How big are these whales?

p.big i guess

>also read moby dick if you haven't
>800 pages of someone reflecting on an autistic man's obsession with a whale

Nah.

Call me a pleb but I have fairly little patience for most literature written before the 50s.

(you) a pleb

And now that will be in my head all day, thanks user.

Damn, so would I. That sounds pretty cool. Any idea how it'd actually run, though?

I'd probably mash together an OSR that would suit. Base it on Lamentations of The Flame Princess if I wanted more classic, the Black Hack if I was feeling more storygame narrative stuff. 3 or 4 Classes, high fatalities, dungeon crawls with difficult entrances, probably save time and procedurally generate the dungeons and then refluff them or steal 1page dungeons and make them more organic and fucked up. Could look at different mythological stuff for whales to theme each dungeon. I'd probably want to put together some rules for ports of call, maybe getting into ship construction, captains, pirates and the like as diversions from murdering whales.

Make some sort of whale's tale side game where players make up a story about the beast and how they defeated/plundered its guts.

Main problem is it would be too easy to accidentally go steampunk/gaslight fantasy with it.

Why would the gaslight/steampunk thing be a problem? Too overused?

What kind of things would you find in the whales, anyhow? Mystic ambergris, or some such?

It just feels too easy? I worry about my ability to keep that fresh/interesting rather than just falling back on tropes. Probably just an overexposure to Veeky Forums than anything my players would even notice.

Probably steal a bit from Mordheim/Deadlands, have magical mutation crystalized things that have become valued for powering industrialization. Over exposure to the Ambergris causes mutations, obsession, madness.

Treasure could easily be loot swallowed ages ago by the beast, so ancient armours, artifacts, barnacle encrusted chests of antediluvian coins, idols of a squidheaded god made from unearthly bone, items you would otherwise find in a dungeon.

Would using tropes be entirely bad though? What was the saying, "a poison in small doses can be a cure"? It all really depends on what would be fun in the end, I think.

Regular steampunk doesn't generally cast the players as the poor bastards who keep the machines running. Making them dig through whale guts for a living is enough to stay out of that trap.

You're literally hunting giant monsters in the vast, inhospitable oceans, with nothing but harpoons and teamwork.

You have to worry about the crew's status to keep them from mutinying, pirates, navies taking tarrifs, rival whalers, the whales, the weather...

If you haven't watched the 2015 movie "Heart of the Sea", go watch it now. A big part of "Master and Commander" includes disguising their ship as a whaling ship to lure a French frigate that has been capturing English whalers, so that might help to.

Then go watch "The Misadventures of Flapjack", because I love that mindfucky cartoon.

How about replacing steam and gears with bioengineering and not-occultism, like Leviathan meets Sunless Sea.
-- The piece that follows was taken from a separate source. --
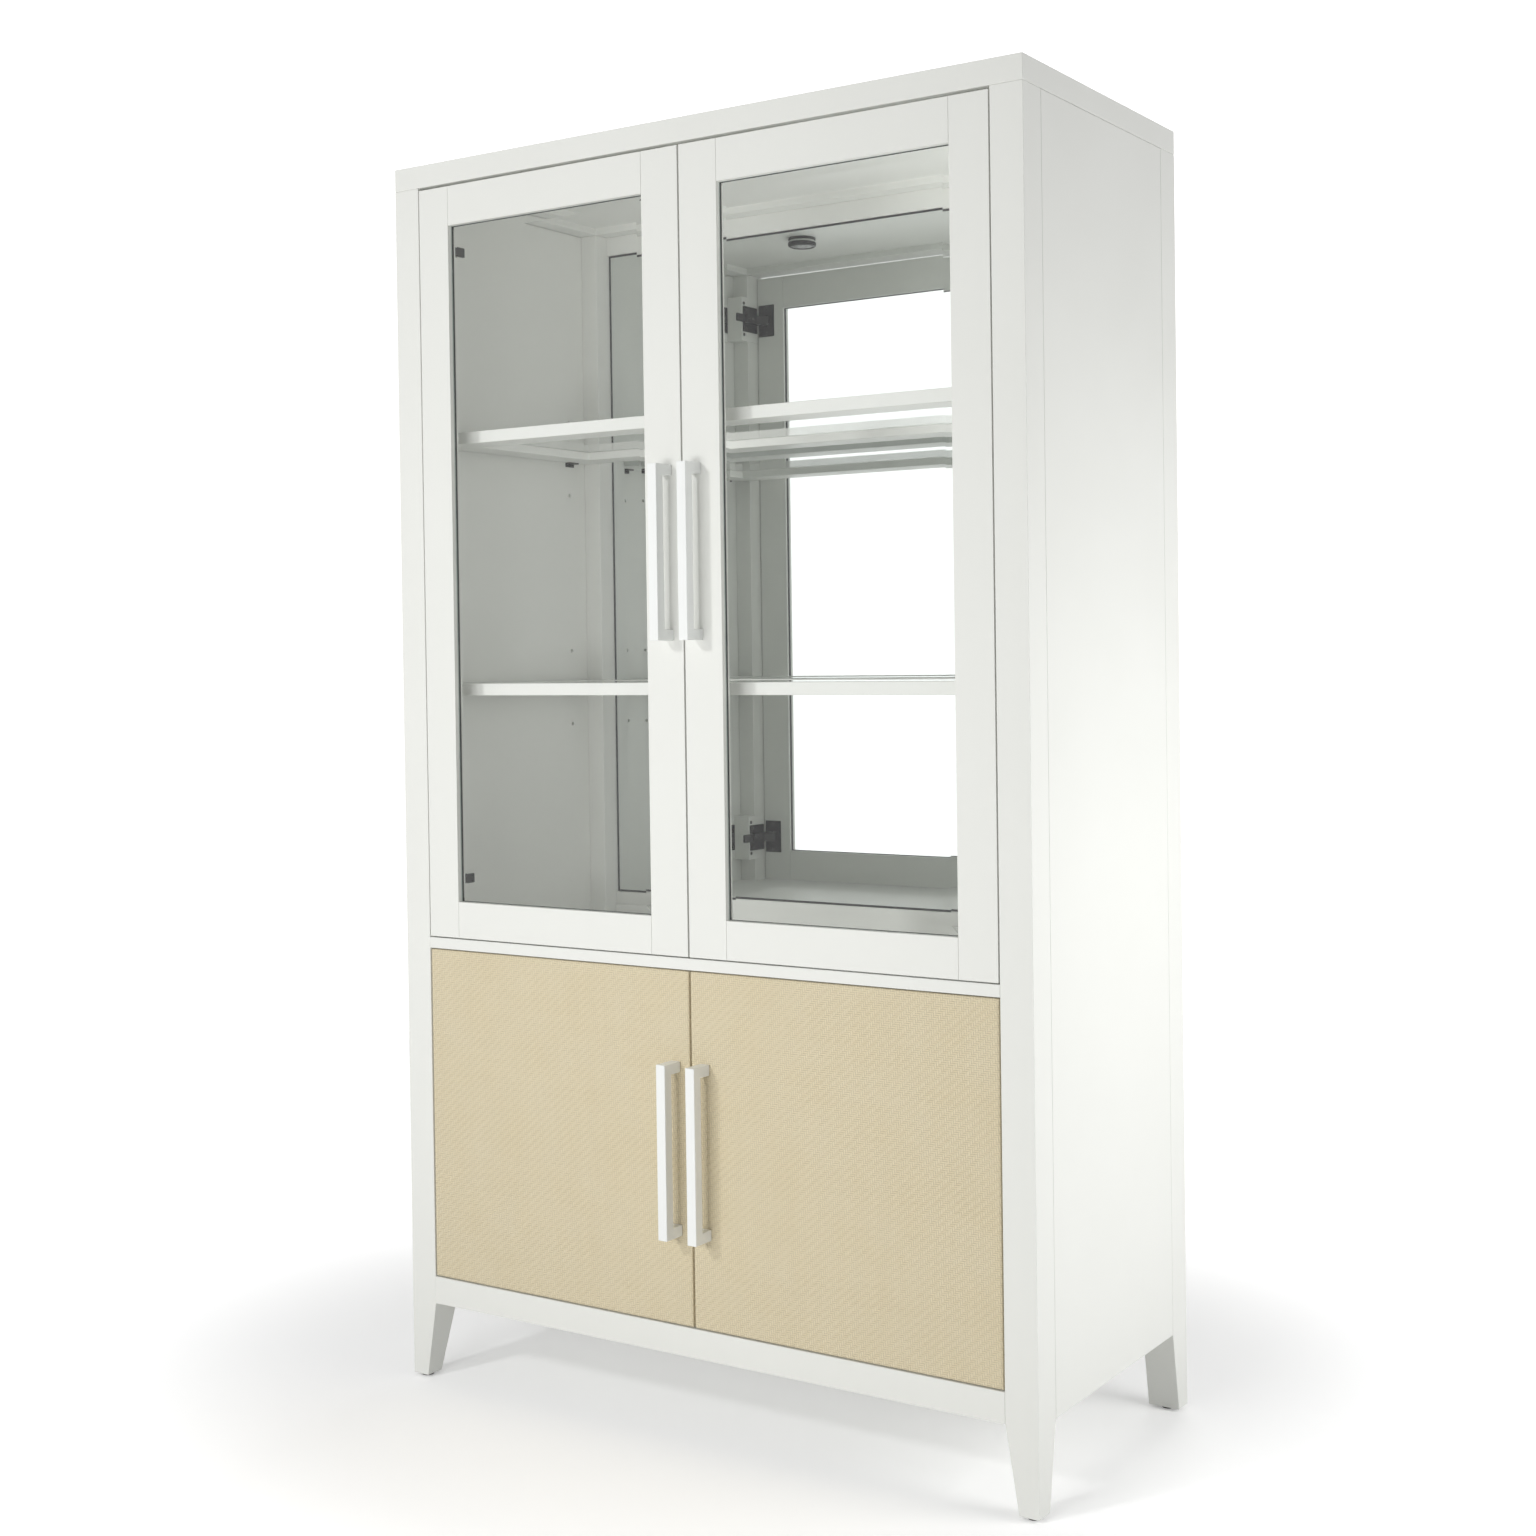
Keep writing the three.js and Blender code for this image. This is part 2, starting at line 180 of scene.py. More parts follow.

Imagine whaling ships powered by fleshy giant-squid tentacles fed from an 'engine room' which is just a fleshy blob with beaks, or being stalked by a ye-olde diving suit with unnatural green light pouring from their cracked faceplate.

>haunted diving suits
yep

It could also work with the mobey dick theme to have the whale be a megadungeon that the players have to return to, the beast escaping several times.

I think you're all right. Its not a bad thing, and easy to avoid. Just spending too much time worrying about shit that's not important.

The game "Dishonored" is literally magic whale oil dieselpunk. They are so dependent on the whale oil to run their world, they have devised ways to keep the whales alive for days while harvesting their oil on an industrial scale before canning the meat, and using the bones and teeth to make magic talismans.

Granted, their whales are giant, monsterous psychic sea-beasts the size of the prehistoric Livyatan melvillei....

...

...

This looks really cool but video games are boring to me.

Same. I love the setting, but I hated the games. The main character is lifeless, and the story is shallow.

The DLC was good, and the second game was pretty good, but I would rather the setting in writing.

I was kind of pitching for a more weird fantasy vibe than Dishonoured's brand of diesel and clockwork london, but its a nice comparison. Would still say Sunless Sea has a better setting.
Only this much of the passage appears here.